Short task —
Will you repeat only the lines beginning at the one that mentions "obj.matrix_world = world" and ending at the one that mentions "before = set(bpy.data.objects)", both of them included, exactly?

(CAD and scene scripts)
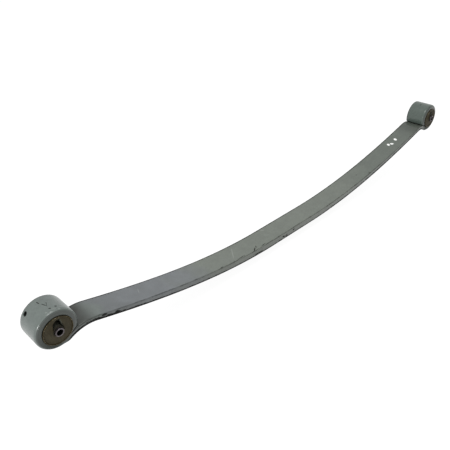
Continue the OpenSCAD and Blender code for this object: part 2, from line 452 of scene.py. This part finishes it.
def closed_mesh(name, points, faces, centre):
    """A smooth closed mesh about an eye's centre, that keeps its own coordinates."""
    mesh = bpy.data.meshes.new(name)
    mesh.from_pydata([Vector(p) + centre for p in points], [], faces)
    own = mesh.attributes.new("own", "FLOAT_VECTOR", "POINT")
    own.data.foreach_set("vector", [x for p in points for x in p])
    work = bmesh.new()
    work.from_mesh(mesh)
    bmesh.ops.remove_doubles(work, verts=work.verts, dist=TOUCHING)
    bmesh.ops.dissolve_degenerate(work, edges=work.edges, dist=TOUCHING / 10)
    bmesh.ops.recalc_face_normals(work, faces=work.faces)
    for face in work.faces:
        face.smooth = True
    work.to_mesh(mesh)
    work.free()
    return shown(name, mesh)


TURN_STEPS = 96
# Edge radii of the sleeves, outside and along the bore
OUTER_SLEEVE_EDGES = (0.5 * MM, 0.4 * MM)
INNER_SLEEVE_EDGES = (0.6 * MM, 0.5 * MM)


def turned(name, outline, centre):
    """A closed outline of (radius, y) turned about the eye's axis."""
    count = len(outline)
    points = []
    for i in range(TURN_STEPS):
        way = along(2 * math.pi * i / TURN_STEPS)
        points += [(way.x * p.x, p.y, way.y * p.x) for p in outline]
    faces = []
    for i in range(TURN_STEPS):
        for j in range(count):
            a, b = i * count, (i + 1) % TURN_STEPS * count
            k = (j + 1) % count
            faces.append((a + j, a + k, b + k, b + j))
    return closed_mesh(name, points, faces, centre)


def tube(name, inner_r, outer_r, half_length, edges, centre):
    """A sleeve about an eye's centre."""
    edge_r, bore_edge_r = edges
    corners = [
        Vector((inner_r, -half_length)), Vector((outer_r, -half_length)),
        Vector((outer_r, half_length)), Vector((inner_r, half_length)),
    ]
    radii = [bore_edge_r, edge_r, edge_r, bore_edge_r]
    return turned(name, rounded_outline(corners, radii, TURNED_HOLD), centre)


# The rubber's face: how far it lies inside the outer sleeve, how fast it rises to the inner one,
# and the fillet that it climbs at the outer one, from this share of the way
RUBBER_RECESS = 1 * MM
RUBBER_RISE_POWER = 1.6
RUBBER_FILLET = 0.35 * MM
RUBBER_FILLET_FROM = 0.9
RUBBER_COLUMNS = 9
RUBBER_STEP = 2  # degrees
# The void: the skin of rubber left on the inner sleeve, the wall left towards the outer one, and
# how far out from the skin its corners lie, from the front foot over the crown to the rear foot
VOID_SKIN = 1.2 * MM
VOID_WALL = 3 * MM
VOID_CROWN = 11 * MM
VOID_FRONT_SHOULDER = 8 * MM
VOID_REAR_SHOULDER = 3 * MM
VOID_FRONT_FOOT = 0.4 * MM
VOID_REAR_FOOT = 1.5 * MM
VOID_LIP = 0.7 * MM
VOID_LIP_TURNS = [math.radians(a) for a in (0, 25, 50, 75, 90)]
VOID_BLUR = (-4, -2, 0, 2, 4)  # degrees


def void_outline():
    """The void's far wall as (angle in degrees, radius) corners round the inner sleeve."""
    skin_r = inner_sleeve_r + VOID_SKIN
    return [
        (-12, skin_r + VOID_REAR_FOOT), (38, skin_r + VOID_REAR_SHOULDER),
        (70, rubber_r - VOID_WALL), (91, skin_r + VOID_CROWN),
        (111, skin_r + VOID_FRONT_SHOULDER), (150, skin_r + VOID_FRONT_FOOT),
    ]


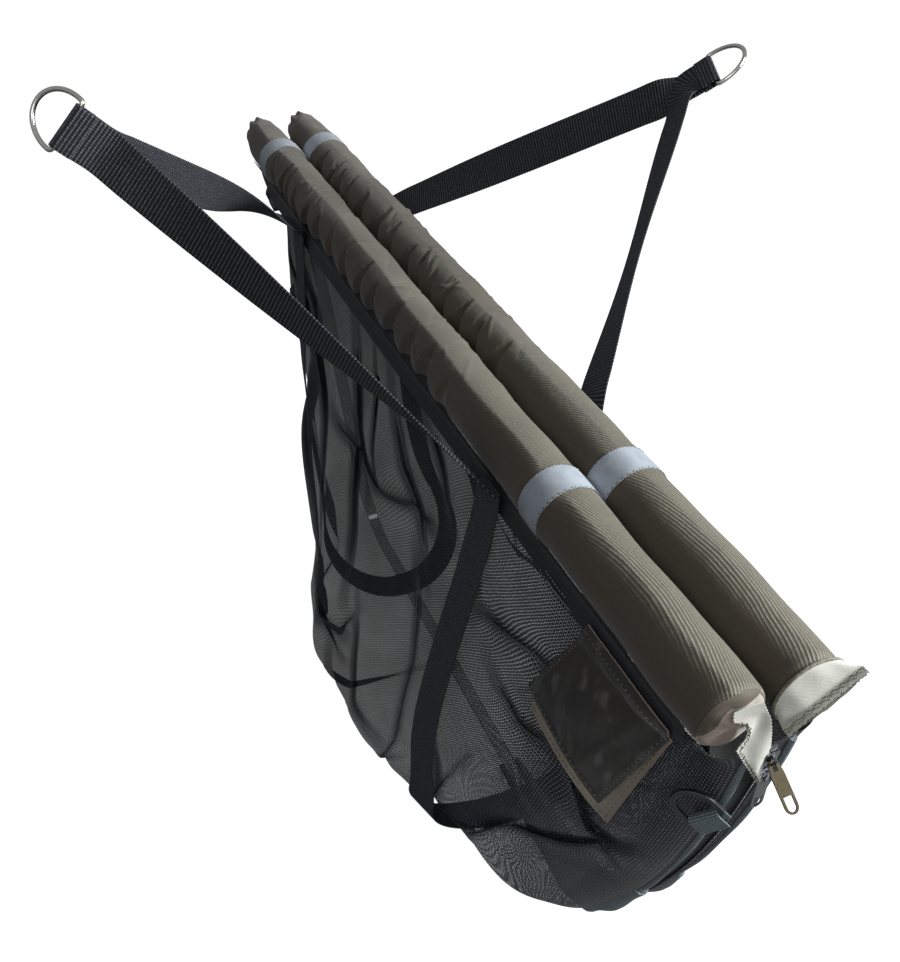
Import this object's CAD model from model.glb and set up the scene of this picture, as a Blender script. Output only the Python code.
import math

import bpy
import numpy as np
from mathutils import Matrix, Vector


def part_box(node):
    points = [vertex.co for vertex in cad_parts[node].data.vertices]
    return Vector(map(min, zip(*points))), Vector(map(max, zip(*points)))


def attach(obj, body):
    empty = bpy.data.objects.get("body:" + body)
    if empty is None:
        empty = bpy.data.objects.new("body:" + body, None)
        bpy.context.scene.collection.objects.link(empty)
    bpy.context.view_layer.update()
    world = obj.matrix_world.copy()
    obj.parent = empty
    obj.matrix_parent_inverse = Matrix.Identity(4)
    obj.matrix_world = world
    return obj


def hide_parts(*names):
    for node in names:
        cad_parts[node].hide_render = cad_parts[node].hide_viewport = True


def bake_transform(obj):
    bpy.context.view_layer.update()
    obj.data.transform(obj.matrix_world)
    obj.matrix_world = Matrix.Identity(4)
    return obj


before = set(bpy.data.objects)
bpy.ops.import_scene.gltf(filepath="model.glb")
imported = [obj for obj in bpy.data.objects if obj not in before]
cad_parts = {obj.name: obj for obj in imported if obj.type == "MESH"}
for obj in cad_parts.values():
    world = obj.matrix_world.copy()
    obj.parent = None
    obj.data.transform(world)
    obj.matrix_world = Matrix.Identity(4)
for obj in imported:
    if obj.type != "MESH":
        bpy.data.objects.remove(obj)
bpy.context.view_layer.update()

# The view and the light
# The sling hangs open-handled over a pale floor, seen from above its zip end.
# One wide soft lamp stands over the right float, so the left flanks stay dark.
VIEW_AZIMUTH = math.radians(65.9983)
VIEW_ELEVATION = math.radians(39.5675)
VIEW_ROLL = 0.0015
CAMERA_PLACE = (0.8192, -0.3412, 0.2894)
CAMERA_LENS = 36.602
ROOM_FILL = 0.10
ROOM_SHINE = 0.26
FLOOR_SIZE = 14
FLOOR_Z = -0.725
FLOOR_GLOW = 0.97


def axes_at(place, *axes):
    """A matrix that carries X, Y and Z to three directions at a place."""
    return Matrix.Translation(Vector(place)) @ Matrix([Vector(axis) for axis in axes]).transposed().to_4x4()


view_back = Vector((math.sin(VIEW_AZIMUTH) * math.cos(VIEW_ELEVATION),
                    -math.cos(VIEW_AZIMUTH) * math.cos(VIEW_ELEVATION),
                    math.sin(VIEW_ELEVATION)))
view_right = Vector((0, 0, 1)).cross(view_back).normalized()
bpy.ops.object.camera_add()
camera = bpy.context.object
camera.data.sensor_width = 36
camera.data.lens = CAMERA_LENS
view_place = axes_at(CAMERA_PLACE, view_right, view_back.cross(view_right), view_back)
camera.matrix_world = view_place @ Matrix.Rotation(VIEW_ROLL, 4, "Z")
bpy.context.scene.camera = camera
bpy.context.scene.view_settings.view_transform = "Standard"


def soft_lamp(place, aim, size, power):
    """A square soft box that looks at a point."""
    bpy.ops.object.light_add(type="AREA", location=place)
    lamp = bpy.context.object
    lamp.data.shape = "SQUARE"
    lamp.data.size = size
    lamp.data.energy = power
    lamp.rotation_euler = (Vector(aim) - Vector(place)).to_track_quat("-Z", "Y").to_euler()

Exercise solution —
    obj.matrix_world = world
    return obj


def hide_parts(*names):
    for node in names:
        cad_parts[node].hide_render = cad_parts[node].hide_viewport = True


def bake_transform(obj):
    bpy.context.view_layer.update()
    obj.data.transform(obj.matrix_world)
    obj.matrix_world = Matrix.Identity(4)
    return obj


before = set(bpy.data.objects)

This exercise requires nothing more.